I showed up at my Pilates class this morning wearing big sunglasses to help soften the Mahoney Brothers, the tiny guys who were hammering away at my head. (For those of you unfamiliar with 1930’s slang, the Mahoney Brothers are a cute way of saying I was hung over.)
In my usual state of over-sharing, I announced to my class that I was hung over and had barely made it to class while I stumbled around, pulling off my cozy Ugg boots and putting on my non-slip socks. Because there is a sock monster that lives in my sock drawer, I can never ever find matching socks. So today I was wearing one hot pink sock and one blue sock. They are the kind of socks that have a message on the toes, so when you are bending over to touch your toes, you can’t help but read the message. My pink sock said, ‘Be Happy’ and my blue sock said, ‘Be Healthy’. When I do Pilates, I spend a lot of time reading my socks, silently conversing with them, thinking “Ahhh, socks, if only it were that easy! If only I could read my sock that says ‘Be Healthy’ and wham! I would start craving salads with no dressing instead of hot cheesy pizza!
I would read ‘Be Happy’ and feel instantly cheery, forgetting all about the text I got last night from my ex that he had written for some woman he is wooing but accidentally sent to me! Ouch!
If I was a sock designer, my socks might say something like, ‘Muffin Tops are gorgeous!’ Or ‘Forget Pilates–go get a martini! Or ‘He’s not worth it!’ or ‘Goddess!’

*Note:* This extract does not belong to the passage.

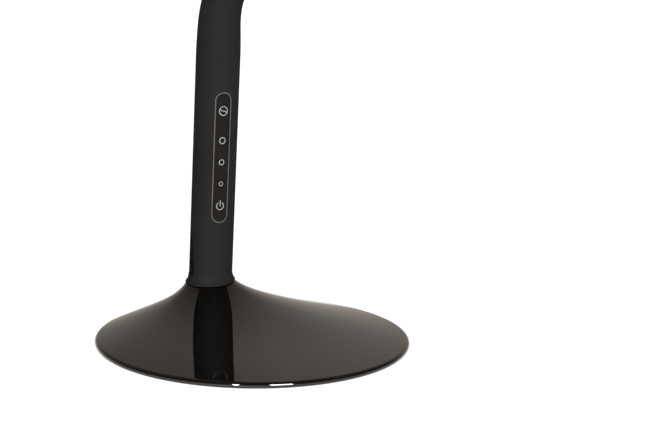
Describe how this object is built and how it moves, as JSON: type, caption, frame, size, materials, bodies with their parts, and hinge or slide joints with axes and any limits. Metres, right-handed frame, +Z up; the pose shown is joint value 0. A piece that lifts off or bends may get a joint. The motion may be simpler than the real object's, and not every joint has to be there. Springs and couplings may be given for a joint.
{
  "type": "gooseneck desk lamp",
  "caption": "Desk lamp with a weighted round base, a rigid stem with a touch panel, a bendable sleeved neck and a slim LED bar head.",
  "frame": {"origin": "centre of the underside of the base, where its foam pad stands on the desk", "axes": "+Z up, -Y towards the user, on the touch panel's side, +X to the user's right; the stem stands at the rear, at +Y"},
  "size_m": [0.3387, 0.2782, 0.3097],
  "materials": {
    "gloss_shell": "polished, warm black",
    "iron": "as cast",
    "steel_plate": "stamped, painted black",
    "foam": "foam, matte",
    "fastener": "zinc plated",
    "soft_black": "soft touch, matte",
    "panel": "satin, warm dark",
    "board": "solder mask",
    "chip": "moulded",
    "jack": "moulded",
    "contact": "plated",
    "machined": "turned",
    "wire": "extruded jacket",
    "sleeve": "silicone, matte",
    "conduit": "wound strip",
    "spreader": "rolled",
    "led_board": "white solder mask",
    "led": "phosphor",
    "diffuser": "frosted"
  },
  "bodies": {
    "stand": {"base_shell": "gloss_shell", "base_weight": "iron", "base_plate": "steel_plate", "base_pad": "foam", "base_screws": "fastener", "stem_bolt": "fastener", "stem_washer": "fastener", "stem_plug": "machined", "stem_tube": "soft_black", "touch_panel": "panel", "touch_board": "board", "driver_board": "board", "driver_parts": "chip", "dc_jack": "jack", "dc_pin": "contact", "neck_ferrule": "machined", "ferrule_screws": "fastener", "stem_lead": "wire", "neck_sleeve_0": "sleeve", "neck_conduit_0": "conduit"},
    "link_1": {"neck_sleeve_1": "sleeve", "neck_conduit_1": "conduit", "neck_lead_1": "wire"},
    "link_2": {"neck_sleeve_2": "sleeve", "neck_conduit_2": "conduit", "neck_lead_2": "wire"},
    "link_3": {"neck_sleeve_3": "sleeve", "neck_conduit_3": "conduit", "neck_lead_3": "wire"},
    "link_4": {"neck_sleeve_4": "sleeve", "neck_conduit_4": "conduit", "neck_lead_4": "wire"},
    "link_5": {"neck_sleeve_5": "sleeve", "neck_conduit_5": "conduit", "neck_lead_5": "wire"},
    "link_6": {"neck_sleeve_6": "sleeve", "neck_conduit_6": "conduit", "neck_lead_6": "wire"},
    "link_7": {"neck_sleeve_7": "sleeve", "neck_conduit_7": "conduit", "neck_lead_7": "wire"},
    "link_8": {"neck_sleeve_8": "sleeve", "neck_conduit_8": "conduit", "neck_lead_8": "wire"},
    "link_9": {"neck_sleeve_9": "sleeve", "neck_conduit_9": "conduit", "neck_lead_9": "wire"},
    "head": {"neck_sleeve_10": "sleeve", "neck_conduit_10": "conduit", "head_collar": "soft_black", "head_cover": "soft_black", "head_spreader": "spreader", "led_board": "led_board", "led_chips": "led", "head_diffuser": "diffuser", "head_bezel": "soft_black", "head_screws": "fastener", "head_lead": "wire"}
  },
  "joints": [
    {"name": "neck_bend_low", "type": "hinge", "parent": "stand", "child": "link_1", "pos_m": [0, 0.06449, 0.20573], "axis": [0.7071, 0.7049, 0.0555], "range_deg": [-18, 5]},
    {"name": "neck_turn_low", "type": "hinge", "parent": "link_1", "child": "link_2", "pos_m": [0.00429, 0.05855, 0.22648], "axis": [0.6485, -0.6152, -0.4484], "range_deg": [-12, 12]},
    {"name": "neck_bend_low_2", "type": "hinge", "parent": "link_2", "child": "link_3", "pos_m": [0.0123, 0.04908, 0.24465], "axis": [0.7071, 0.7049, 0.0555], "range_deg": [-18, 5]},
    {"name": "neck_turn_low_2", "type": "hinge", "parent": "link_3", "child": "link_4", "pos_m": [0.02291, 0.03725, 0.25985], "axis": [0.4777, -0.4184, -0.7725], "range_deg": [-12, 12]},
    {"name": "neck_bend_low_3", "type": "hinge", "parent": "link_4", "child": "link_5", "pos_m": [0.03517, 0.02396, 0.2724], "axis": [0.7071, 0.7049, 0.0555], "range_deg": [-18, 5]},
    {"name": "neck_turn_high", "type": "hinge", "parent": "link_5", "child": "link_6", "pos_m": [0.0485, 0.00978, 0.28265], "axis": [0.3265, -0.2559, -0.9099], "range_deg": [-15, 15]},
    {"name": "neck_bend_high", "type": "hinge", "parent": "link_6", "child": "link_7", "pos_m": [0.06271, -0.00509, 0.29045], "axis": [0.7071, 0.7049, 0.0555], "range_deg": [-16, 10]},
    {"name": "neck_turn_high_2", "type": "hinge", "parent": "link_7", "child": "link_8", "pos_m": [0.07767, -0.02047, 0.29532], "axis": [0.1349, -0.0575, -0.9892], "range_deg": [-15, 15]},
    {"name": "neck_bend_high_2", "type": "hinge", "parent": "link_8", "child": "link_9", "pos_m": [0.09314, -0.03608, 0.2964], "axis": [0.7071, 0.7049, 0.0555], "range_deg": [-16, 10]},
    {"name": "neck_turn_high_3", "type": "hinge", "parent": "link_9", "child": "head", "pos_m": [0.10866, -0.05143, 0.29365], "axis": [-0.1045, 0.1818, -0.9778], "range_deg": [-15, 15]}
  ],
  "couplings": [
    {"joint": "neck_bend_low_2", "follows": "neck_bend_low", "ratio": 1},
    {"joint": "neck_turn_low_2", "follows": "neck_turn_low", "ratio": 1},
    {"joint": "neck_bend_low_3", "follows": "neck_bend_low", "ratio": 1},
    {"joint": "neck_turn_high_2", "follows": "neck_turn_high", "ratio": 1},
    {"joint": "neck_bend_high_2", "follows": "neck_bend_high", "ratio": 1},
    {"joint": "neck_turn_high_3", "follows": "neck_turn_high", "ratio": 1}
  ]
}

When I laid on my machine and started the rolling around that is my favorite part of Pilates, (who doesn’t love a workout that is done while reclining? That’s my favorite kind of exercise!), I couldn’t help moaning, half in pleasure (muscles), half in pain (head). When we got onto our backs, the overhead lights glared right through my sunglasses. I asked our incredibly perky teacher to please lower the lights, and my whole class snickered. I lifted my head, “What? Those insanely bright lights aren’t bothering anyone else?” They snickered again and JJ cheerfully dimmed the lights. See, I told you, even her name is perky.
So let me back up to how I got here—I can only blame one person, actually two, and they are called my Martini Club.
And I have to tell you, those of you going through grieving and loss like me, or those of you just living life cool and breezy, everyone needs a Martini Club. And mind you, you don’t have to drink martinis, or any kind of cocktail. In fact, none of us are big drinkers, and some of us order iced tea or coffee instead of the Hot and Dirty Martinis that we have proclaimed to be our signature drink, mostly because it’s the only martini on the cocktail list at our local tavern. It’s hot and spicy, and the cheery waitresses call us the “Hot and Dirty Girls”, which sends us into giggles every time they say it. We are about as far from hot and dirty as it’s possible to get, unless you are referring to the fact that we might be hot from hot flashes or baking endless batches of cookies and I’m definitely dirty right now because I was carrying a huge bag of flour back to its shelf a few minutes ago and I accidentally threw it into the air, covering me and my entire kitchen in a dusting of flour. This delighted my dogs who stared at me then set to licking the floor before I could stop them, turning the flour dust into paste.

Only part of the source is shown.